All documents described herein are incorporated by reference herein for purposes of all jurisdictions where such practice is allowed, including any priority documents and/or testing procedures to the extent they are not inconsistent with this text. As is apparent from the foregoing general description and the specific embodiments, while forms of the disclosure have been illustrated and described, various modifications can be made without departing from the spirit and scope of the disclosure. Accordingly, it is not intended that the disclosure be limited thereby. For example, the compositions described herein may be free of any component, or composition not expressly recited or disclosed herein. Any method may lack any step not recited or disclosed herein. Likewise, the term “comprising” is considered synonymous with the term “including.” Whenever a method, composition, element or group of elements is preceded with the transitional phrase “comprising,” it is understood that we also contemplate the same composition or group of elements with transitional phrases “consisting essentially of,” “consisting of,” “selected from the group of consisting of,” or “is” preceding the recitation of the composition, clement, or elements and vice versa.

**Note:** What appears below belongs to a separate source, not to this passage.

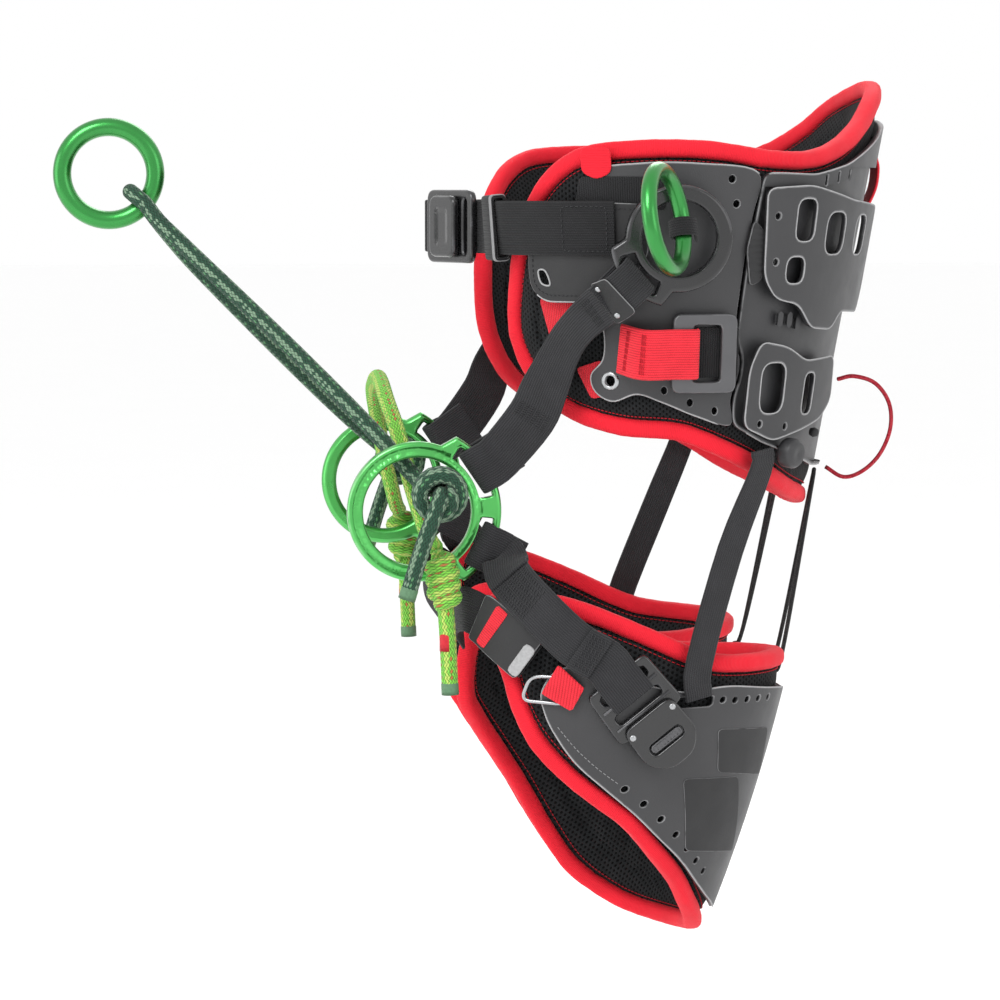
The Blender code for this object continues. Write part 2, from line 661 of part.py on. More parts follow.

Unless otherwise indicated, all numbers expressing quantities of ingredients, properties such as molecular weight, reaction conditions, and so forth used in the present specification and associated claims are to be understood as being modified in all instances by the term “about.” Accordingly, unless indicated to the contrary, the numerical parameters set forth in the following specification and attached claims are approximations that may vary depending upon the desired properties sought to be obtained by one or more embodiments described herein. At the very least, and not as an attempt to limit the application of the doctrine of equivalents to the scope of the claim, each numerical parameter should at least be construed in light of the number of reported significant digits and by applying ordinary rounding techniques.